“Ethics When You Least Expect It”: A Modular Approach to Data Ethics Instruction

Hugh Shanahan, Louise Bezuidenhout, Rob Quick

Research output: Contribution to conferencePaperpeer-review


Modernity is increasingly characterised by the generation and reuse of data. In the wake of this “data deluge” it is increasingly apparent that individuals are critically needed to manage, curate and analyse data online. In particular, programming and computational skills are urgently needed in order to build and maintain data infrastructures and maximize the use of available data.
Educating such individuals is an urgent, and the field of data science pedagogy has rapidly expanded.

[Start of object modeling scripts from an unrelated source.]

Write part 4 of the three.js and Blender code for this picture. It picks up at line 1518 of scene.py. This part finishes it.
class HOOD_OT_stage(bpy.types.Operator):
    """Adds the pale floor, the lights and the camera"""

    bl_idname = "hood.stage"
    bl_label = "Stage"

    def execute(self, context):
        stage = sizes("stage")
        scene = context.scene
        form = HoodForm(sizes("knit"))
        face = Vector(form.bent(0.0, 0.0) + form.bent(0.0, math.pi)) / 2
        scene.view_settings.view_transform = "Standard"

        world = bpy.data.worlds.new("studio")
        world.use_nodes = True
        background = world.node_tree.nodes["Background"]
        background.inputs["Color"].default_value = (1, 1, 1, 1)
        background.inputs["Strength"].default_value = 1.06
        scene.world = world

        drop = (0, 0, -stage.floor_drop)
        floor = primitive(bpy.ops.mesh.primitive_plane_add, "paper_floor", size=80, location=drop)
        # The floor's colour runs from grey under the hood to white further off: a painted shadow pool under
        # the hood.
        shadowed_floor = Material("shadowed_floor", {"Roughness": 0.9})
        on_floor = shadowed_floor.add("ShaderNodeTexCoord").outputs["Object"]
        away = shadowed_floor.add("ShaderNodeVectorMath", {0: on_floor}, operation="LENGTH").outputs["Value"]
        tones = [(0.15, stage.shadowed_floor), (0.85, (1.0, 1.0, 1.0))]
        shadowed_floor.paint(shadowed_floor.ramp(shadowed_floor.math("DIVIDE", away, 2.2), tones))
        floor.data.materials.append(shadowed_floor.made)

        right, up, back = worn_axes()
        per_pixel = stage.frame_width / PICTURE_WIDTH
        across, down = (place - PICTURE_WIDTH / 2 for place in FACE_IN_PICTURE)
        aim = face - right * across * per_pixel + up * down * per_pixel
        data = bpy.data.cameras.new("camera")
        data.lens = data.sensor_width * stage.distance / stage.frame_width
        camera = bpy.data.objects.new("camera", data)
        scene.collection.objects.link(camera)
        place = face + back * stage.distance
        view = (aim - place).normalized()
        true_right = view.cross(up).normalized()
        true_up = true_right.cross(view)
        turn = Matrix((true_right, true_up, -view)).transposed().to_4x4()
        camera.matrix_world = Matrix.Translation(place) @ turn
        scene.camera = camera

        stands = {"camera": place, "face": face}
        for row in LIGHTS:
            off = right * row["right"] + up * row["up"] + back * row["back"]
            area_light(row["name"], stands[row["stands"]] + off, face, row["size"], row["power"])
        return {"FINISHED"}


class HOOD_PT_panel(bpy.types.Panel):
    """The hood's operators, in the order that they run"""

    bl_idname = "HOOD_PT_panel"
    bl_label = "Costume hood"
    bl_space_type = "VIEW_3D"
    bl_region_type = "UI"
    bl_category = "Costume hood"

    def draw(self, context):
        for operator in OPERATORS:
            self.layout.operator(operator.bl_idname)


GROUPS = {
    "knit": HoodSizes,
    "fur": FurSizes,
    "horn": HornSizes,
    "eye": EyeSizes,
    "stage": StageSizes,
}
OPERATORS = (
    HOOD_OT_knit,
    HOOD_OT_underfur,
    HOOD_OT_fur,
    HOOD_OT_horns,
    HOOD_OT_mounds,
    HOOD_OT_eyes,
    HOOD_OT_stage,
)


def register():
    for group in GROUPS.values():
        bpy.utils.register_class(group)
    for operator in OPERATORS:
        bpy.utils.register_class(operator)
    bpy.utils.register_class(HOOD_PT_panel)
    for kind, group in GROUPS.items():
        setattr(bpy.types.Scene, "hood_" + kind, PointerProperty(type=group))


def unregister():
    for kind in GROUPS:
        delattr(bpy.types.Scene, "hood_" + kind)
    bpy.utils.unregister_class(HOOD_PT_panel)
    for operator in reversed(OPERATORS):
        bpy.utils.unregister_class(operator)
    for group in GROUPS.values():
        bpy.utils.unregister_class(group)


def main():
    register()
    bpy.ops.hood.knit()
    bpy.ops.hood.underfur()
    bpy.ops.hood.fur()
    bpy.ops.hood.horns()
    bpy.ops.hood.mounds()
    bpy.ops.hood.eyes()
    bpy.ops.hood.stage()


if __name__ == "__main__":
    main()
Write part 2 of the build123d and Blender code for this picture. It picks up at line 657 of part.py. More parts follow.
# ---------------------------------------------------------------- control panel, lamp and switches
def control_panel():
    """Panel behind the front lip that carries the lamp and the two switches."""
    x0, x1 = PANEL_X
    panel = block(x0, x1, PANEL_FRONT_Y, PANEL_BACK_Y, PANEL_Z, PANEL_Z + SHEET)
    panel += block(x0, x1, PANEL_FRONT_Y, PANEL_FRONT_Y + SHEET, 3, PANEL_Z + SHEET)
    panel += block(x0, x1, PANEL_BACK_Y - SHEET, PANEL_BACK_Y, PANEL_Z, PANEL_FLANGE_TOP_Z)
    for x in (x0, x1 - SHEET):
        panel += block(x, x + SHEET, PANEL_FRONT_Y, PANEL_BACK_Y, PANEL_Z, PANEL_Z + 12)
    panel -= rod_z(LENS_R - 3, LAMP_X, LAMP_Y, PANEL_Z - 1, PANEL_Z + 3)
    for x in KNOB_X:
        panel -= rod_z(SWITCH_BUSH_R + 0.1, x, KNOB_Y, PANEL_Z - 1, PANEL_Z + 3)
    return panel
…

Within this field, there is a small, but growing, discussion on how best to integrate topics such as ethics and responsible conduct into curricula. Nonetheless, teaching data science ethics poses a wide range of challenges relating to the multi-disciplinary nature of student cohorts, the highly variable array of topics covered by courses, and the practice-oriented nature of these courses pose additional challenges.
This paper describes a novel approach to teaching data ethics first used in the CODATA-RDA School for Research Data Science in 2017. The design of the ethics instruction took to heart the practice-oriented nature of the general course, as well as the modular format of instruction, based on the Software/Data Carpentry model. As a result, ethics content was closely linked to the tool or concept being taught in each module, and disseminated via interactive short “ethics prompts”. It was felt that this approach successfully located ethics within daily data science practice and allowed students - regardless of background - to see how small actions built up into larger ethical concerns.